The Indiana Supreme Court paved the way Monday for the state’s abortion ban to take effect after denying activists’ attempt to get a new hearing on the court’s previous decision to uphold the law, according to the Indiana Chronicle.

The state Supreme Court ruled in June that the law, which prohibits abortion with limited exceptions, was in line with the Indiana constitution, prompting the American Civil Liberties Union (ACLU) chapter in the state to file a request for a rehearing on July 31, according to 21alive News, a local media outlet. The justices ruled against the request in a 4-1 decision, meaning the ban will go into effect once the court’s June opinion is certified, the Indiana Chronicle reported.

Chief Justice Loretta H. Rush wrote in her own opinion that while she agreed with her colleagues that the plaintiffs had not gone through the necessary channels to obtain a rehearing, she was “deeply concerned” about the law, according to the Indiana Chronicle.

“Given that possibility, I am deeply concerned about Senate Bill 1’s impact on Hoosier women’s constitutional right to seek medical care that is necessary to protect their life or to protect them from a serious health risk,” Rush wrote. “And I am likewise concerned about the law’s impact on healthcare providers who must determine whether to provide that care and potentially expose themselves to criminal penalties and professional sanctions. But Plaintiffs have not properly put these concerns before us.”

The justices ruled that the injunction the plaintiffs wanted the court to enforce went beyond what they were initially asking for and, therefore, must be sent back to the trial court system, according to the Indiana Chronicle.
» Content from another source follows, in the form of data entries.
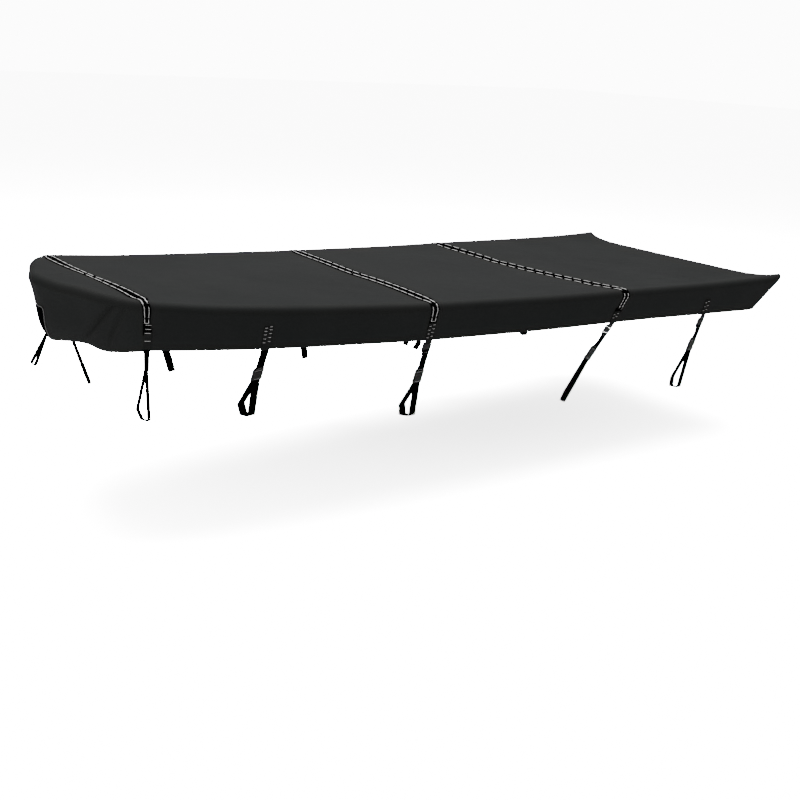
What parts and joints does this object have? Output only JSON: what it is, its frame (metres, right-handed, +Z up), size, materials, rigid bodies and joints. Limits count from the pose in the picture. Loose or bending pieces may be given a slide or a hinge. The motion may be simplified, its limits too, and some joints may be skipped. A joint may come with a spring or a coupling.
{
  "type": "fitted boat cover with tie-down straps",
  "caption": "Soft hollow cover for a small open boat: a shallow sagging top, a short skirt, webbing bands over the top and side tie-downs with plastic buckles and rail loops.",
  "frame": {"origin": "on the centreline, half way along the cover, at the underside of the top panel", "axes": "+X towards the stern, +Y to starboard, +Z up"},
  "size_m": [4.957, 1.9, 0.9406],
  "materials": {
    "cloth": "coated woven polyester, dull with a faint sheen",
    "patch": "stiff doubled cloth with light piping",
    "webbing": "woven black webbing, light stitching",
    "plastic": "moulded dark grey plastic"
  },
  "bodies": {
    "root": {"adjuster_aft_port": "plastic", "adjuster_aft_starboard": "plastic", "adjuster_mid_port": "plastic", "adjuster_mid_starboard": "plastic", "adjuster_stern_port": "plastic", "adjuster_stern_starboard": "plastic", "band_aft": "webbing", "band_bow": "webbing", "band_mid": "webbing", "bow_patch": "patch", "bow_strap": "webbing", "buckle_head_aft_port": "plastic", "buckle_head_aft_starboard": "plastic", "buckle_head_fore_port": "plastic", "buckle_head_fore_starboard": "plastic", "buckle_head_mid_port": "plastic", "buckle_head_mid_starboard": "plastic", "buckle_head_stern_port": "plastic", "buckle_head_stern_starboard": "plastic", "buckle_socket_aft_port": "plastic", "buckle_socket_aft_starboard": "plastic", "buckle_socket_fore_port": "plastic", "buckle_socket_fore_starboard": "plastic", "buckle_socket_mid_port": "plastic", "buckle_socket_mid_starboard": "plastic", "buckle_socket_stern_port": "plastic", "buckle_socket_stern_starboard": "plastic", "loop_aft_port": "webbing", "loop_aft_starboard": "webbing", "loop_bow_port": "webbing", "loop_bow_starboard": "webbing", "loop_fore_port": "webbing", "loop_fore_starboard": "webbing", "loop_mid_port": "webbing", "loop_mid_starboard": "webbing", "loop_stern_port": "webbing", "loop_stern_starboard": "webbing", "port_side_panel": "cloth", "starboard_side_panel": "cloth", "stern_panel": "cloth", "strap_aft_port": "webbing", "strap_aft_starboard": "webbing", "strap_mid_port": "webbing", "strap_mid_starboard": "webbing", "strap_stern_port": "webbing", "strap_stern_starboard": "webbing", "tab_aft_port": "webbing", "tab_aft_starboard": "webbing", "tab_bow_port": "webbing", "tab_bow_starboard": "webbing", "tab_fore_port": "webbing", "tab_fore_starboard": "webbing", "tab_mid_port": "webbing", "tab_mid_starboard": "webbing", "tab_stern_port": "webbing", "tab_stern_starboard": "webbing", "top_panel": "cloth"}
  },
  "joints": []
}
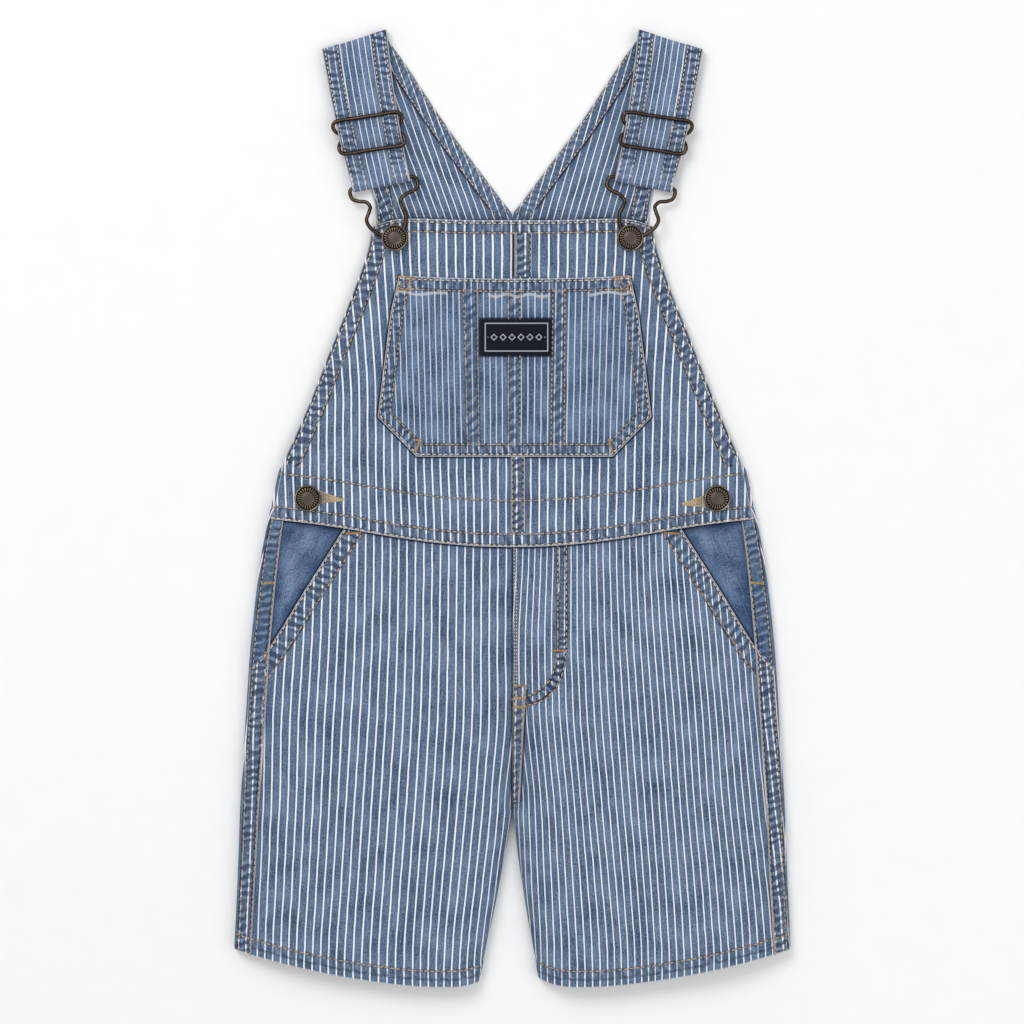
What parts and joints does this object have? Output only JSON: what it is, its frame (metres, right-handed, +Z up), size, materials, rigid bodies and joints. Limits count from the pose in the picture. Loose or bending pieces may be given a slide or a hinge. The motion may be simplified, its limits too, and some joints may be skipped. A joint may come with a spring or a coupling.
{
  "type": "kids bib overalls with short legs, laid flat",
  "caption": "Child's striped denim bib overalls with short legs, laid flat: bib with pocket, hooked straps with slides, side buttons, slanted hip pockets, open leg hems.",
  "frame": {"origin": "on the surface that the garment lies on, under the middle of its outline", "axes": "+X to the viewer's right looking down on the front, +Y from the leg hems to the shoulders, +Z up, out of the front"},
  "size_m": [0.3236, 0.5562, 0.016],
  "materials": {
    "striped_denim": "washed blue denim with narrow off-white stripes",
    "plain_denim": "washed blue denim, no stripes",
    "label_cloth": "dark navy woven label",
    "dark_brass": "dark antique brass"
  },
  "bodies": {
    "root": {"bib_left": "striped_denim", "bib_right": "striped_denim", "leg_front_left": "striped_denim", "leg_front_right": "striped_denim", "leg_back_left": "striped_denim", "leg_back_right": "striped_denim", "outseam_left": "striped_denim", "outseam_right": "striped_denim", "hip_facing_left": "plain_denim", "hip_facing_right": "plain_denim", "back_left": "striped_denim", "back_right": "striped_denim", "side_tab_left": "striped_denim", "side_tab_right": "striped_denim", "strap_left": "striped_denim", "strap_right": "striped_denim", "slide_left": "dark_brass", "slide_right": "dark_brass", "hook_left": "dark_brass", "hook_right": "dark_brass", "bib_button_left": "dark_brass", "bib_button_right": "dark_brass", "side_button_left": "dark_brass", "side_button_right": "dark_brass", "bib_fell_upper": "striped_denim", "bib_fell_lower": "striped_denim", "rise_fell": "striped_denim", "bib_pocket": "striped_denim", "bib_label": "label_cloth"}
  },
  "joints": []
}
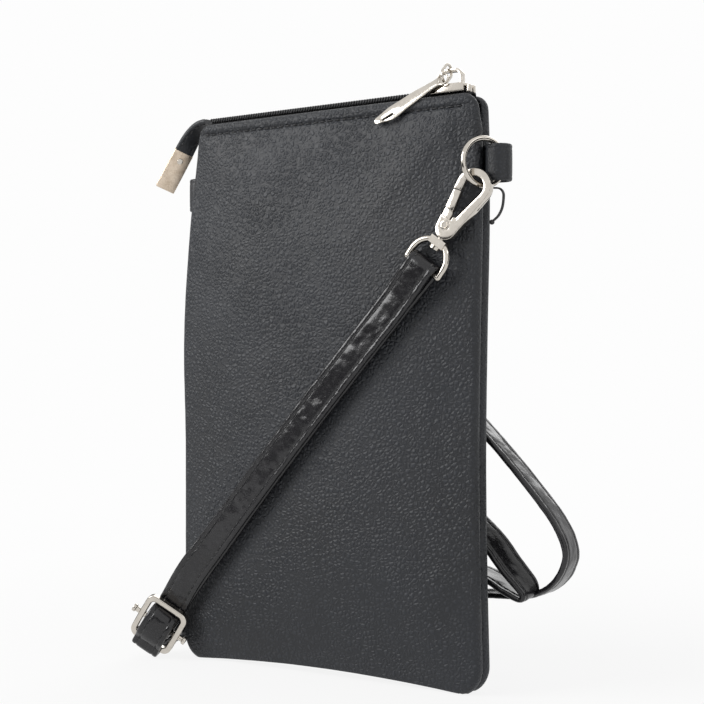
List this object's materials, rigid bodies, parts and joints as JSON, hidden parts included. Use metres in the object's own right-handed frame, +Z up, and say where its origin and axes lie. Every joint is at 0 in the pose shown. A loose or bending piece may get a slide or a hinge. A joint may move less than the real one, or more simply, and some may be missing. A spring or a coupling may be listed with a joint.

Justice Christopher M. Goff, the lone dissenter in the ruling, argued that an injunction halting the law should have been granted.

“This would be for a limited time — perhaps 60 days — so the trial court can hear arguments and evidence and consider whether to enter a new injunction,” Goff wrote, according to the Indiana Chronicle. “Maintaining this restriction, for now, would provide the added benefit of preserving a stable legal environment for women, healthcare providers, and law enforcement.”

The state’s law, known as Senate Bill 1, bans abortions unless there is a “serious health risk of the pregnant woman or to save the pregnant woman’s life,” if the child is diagnosed with a “lethal fetal anomaly” or in the case of rape or incest, according to the legislation. The bill was signed into law in 2022, but was swiftly challenged by a lawsuit filed by several pro-abortion groups and the ACLU of Indiana, who argued that the law violated the state’s constitution, according to court documents.

The ACLU did not immediately respond to the Daily Caller News Foundation’s request for comment.